SHORT EXERCISE
Reproduce the full listing that appears beneath this instruction exactly.
★ ★ ★ ★
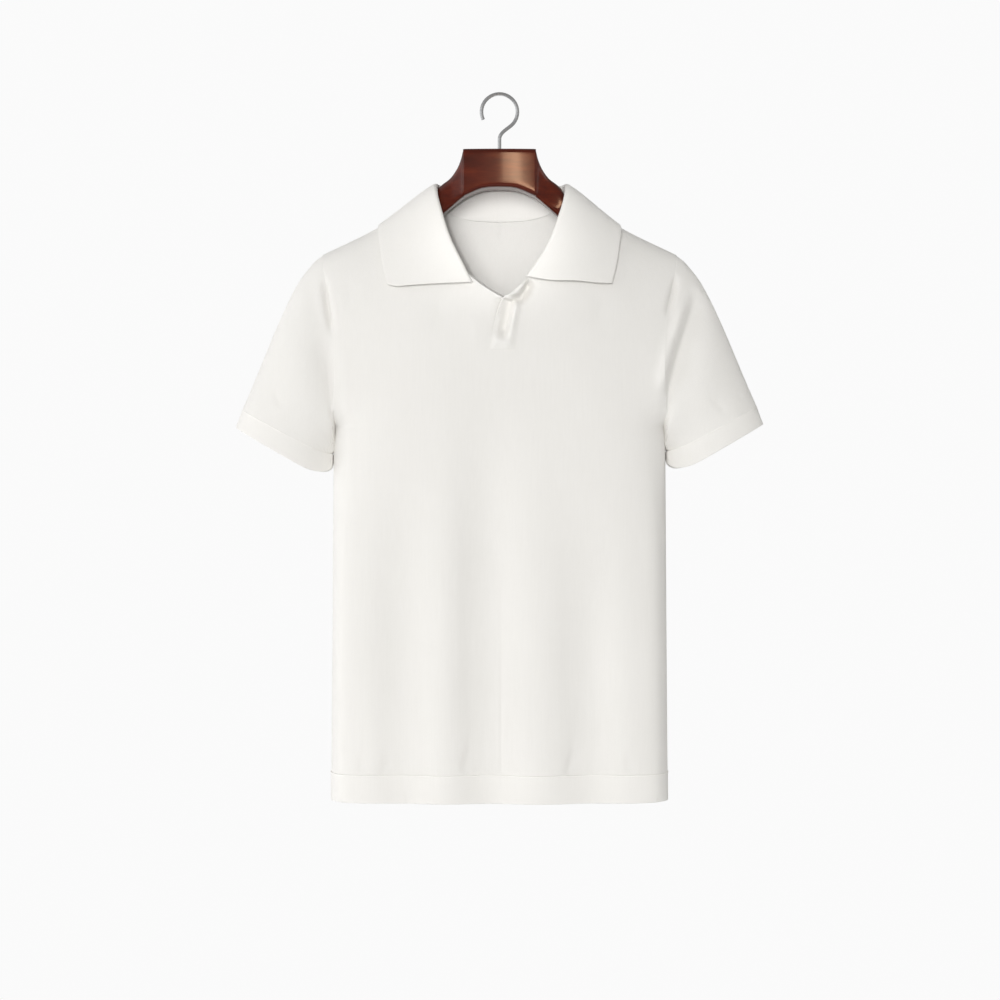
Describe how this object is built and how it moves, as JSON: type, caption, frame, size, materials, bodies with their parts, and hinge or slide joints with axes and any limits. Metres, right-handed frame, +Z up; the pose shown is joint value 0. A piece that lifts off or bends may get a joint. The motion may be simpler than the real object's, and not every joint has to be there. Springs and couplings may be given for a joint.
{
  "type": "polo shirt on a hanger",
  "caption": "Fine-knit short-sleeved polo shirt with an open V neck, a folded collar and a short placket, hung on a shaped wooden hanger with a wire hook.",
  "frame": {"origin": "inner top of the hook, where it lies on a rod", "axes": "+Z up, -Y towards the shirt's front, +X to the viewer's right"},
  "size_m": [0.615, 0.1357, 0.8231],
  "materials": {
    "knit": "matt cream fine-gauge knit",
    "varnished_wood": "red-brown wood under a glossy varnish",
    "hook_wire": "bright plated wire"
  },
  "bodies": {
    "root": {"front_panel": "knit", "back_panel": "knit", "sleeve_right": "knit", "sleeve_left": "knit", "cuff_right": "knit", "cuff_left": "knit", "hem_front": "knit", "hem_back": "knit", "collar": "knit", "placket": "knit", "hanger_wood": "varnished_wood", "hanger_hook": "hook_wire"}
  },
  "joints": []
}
★ ★ ★ ★
FULL ANSWER
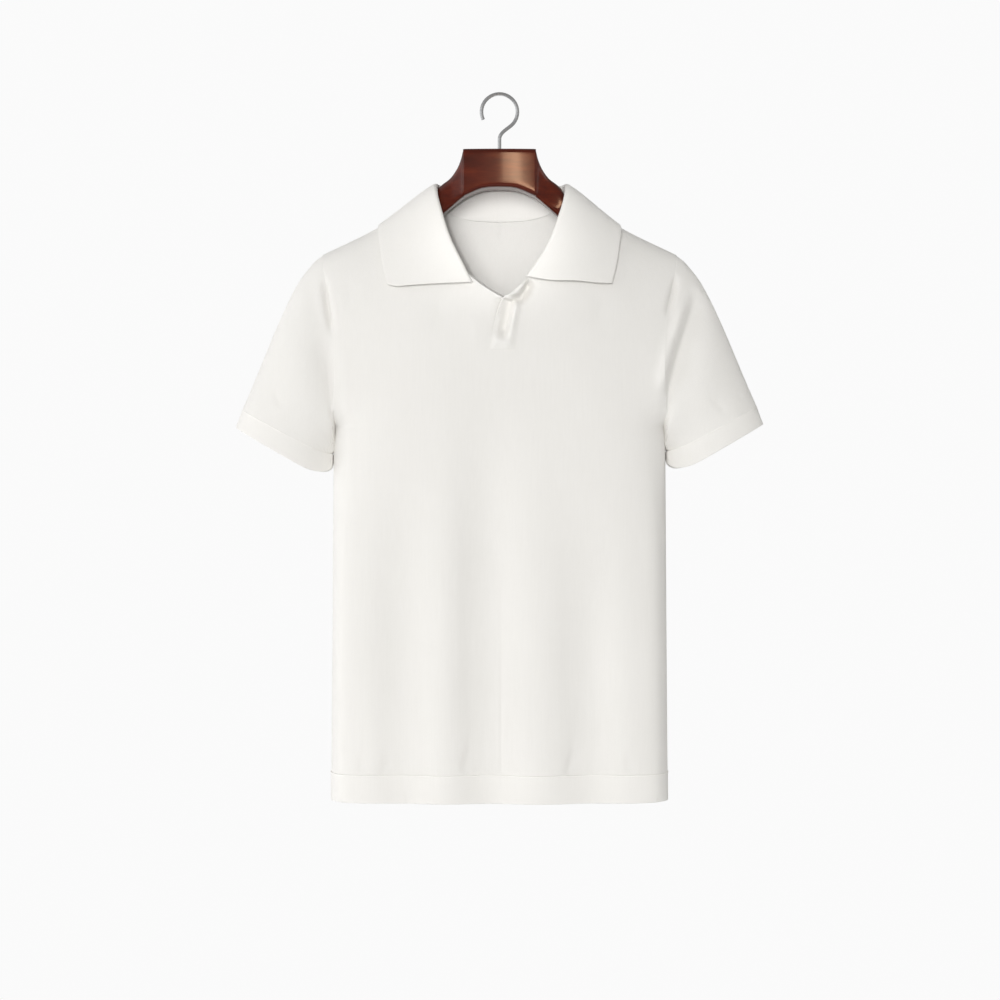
Describe how this object is built and how it moves, as JSON: type, caption, frame, size, materials, bodies with their parts, and hinge or slide joints with axes and any limits. Metres, right-handed frame, +Z up; the pose shown is joint value 0. A piece that lifts off or bends may get a joint. The motion may be simpler than the real object's, and not every joint has to be there. Springs and couplings may be given for a joint.
{
  "type": "polo shirt on a hanger",
  "caption": "Fine-knit short-sleeved polo shirt with an open V neck, a folded collar and a short placket, hung on a shaped wooden hanger with a wire hook.",
  "frame": {"origin": "inner top of the hook, where it lies on a rod", "axes": "+Z up, -Y towards the shirt's front, +X to the viewer's right"},
  "size_m": [0.615, 0.1357, 0.8231],
  "materials": {
    "knit": "matt cream fine-gauge knit",
    "varnished_wood": "red-brown wood under a glossy varnish",
    "hook_wire": "bright plated wire"
  },
  "bodies": {
    "root": {"front_panel": "knit", "back_panel": "knit", "sleeve_right": "knit", "sleeve_left": "knit", "cuff_right": "knit", "cuff_left": "knit", "hem_front": "knit", "hem_back": "knit", "collar": "knit", "placket": "knit", "hanger_wood": "varnished_wood", "hanger_hook": "hook_wire"}
  },
  "joints": []
}